Another way of properly using a band is to do a reverse band, which will lighten the load the most at the bottom and leave you to deal with more of the load at the top. This will require more weight than the other way for the same resistance, but it will match the strength curve of the lifter just as well.
Knurling is Their Kryptonite
Don’t place the bands on your bar on a section with knurling. Many lifters will put the band just inside the weights on the thicker portion of the bar on the end. However, you can put it on the inside section if the bar you’re using lacks knurling there.
Be sure not to place them on the knurling because it will snap your bands much more quickly than normal wear and tear.
There are so many colors and sizes of resistance bands to choose from that it can be difficult to know where to start. An excellent place to start is to get a pair of red mini bands, which are about a half-inch wide, and a pair of green light bands over an inch in width. These are the colors offered by Rogue Fitness, so it’s a good idea to check and see the colors for a different brand if you’re going with somebody else.
The critical thing is anything stronger than the green light bands will be extremely powerful. They will only be helpful if you’re a big squatter, lifting something like 500 to 600 pounds or more.
Which Powerlifting Bands Should You Choose?
One of the most widely touted brands of resistance bands is Rogue Fitness. They offer many different colors and sizes of bands, and it’s easy to tack them onto an order of weights, racks, barbells, dumbbells, belts, or practically any other piece of gym equipment or gear.
If you’re just getting started with resistance bands, it’s recommended that you stay away from the heaviest types as they won’t be beneficial for you at all. You should be capable of lifting at least 250 pounds on a lift before using the small red bands or 500 before you move up past the green light bands.
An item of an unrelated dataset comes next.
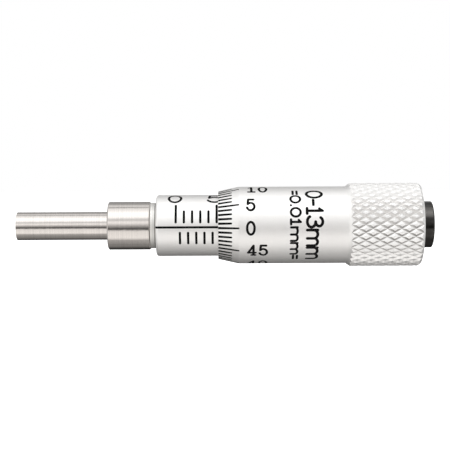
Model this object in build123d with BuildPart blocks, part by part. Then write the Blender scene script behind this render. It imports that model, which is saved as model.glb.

Most beginner and intermediate lifters fall between those two categories, so it’d be a good bet to start with just red and green to see how you like them.
Resistance bands are an excellent way for powerlifters to add resistance to the tops of their lifts and change things up in the gym. They can build muscle just as well as weight but match the strength curve of the lifter much better.
Also, they’re light and easy to transport, reducing costs and making them easy to stick in your gym bag. They need some care to be correctly positioned and can be confusing or difficult to use. They’re also prone to breaking if misused and can be dangerous if they snap or pull the bar in the wrong direction. It’s also hard to tell which ones will be the best for you.
However, with thorough research and education about the bands, you can alleviate these issues, and the benefits will shine through. Good luck breaking those PRs!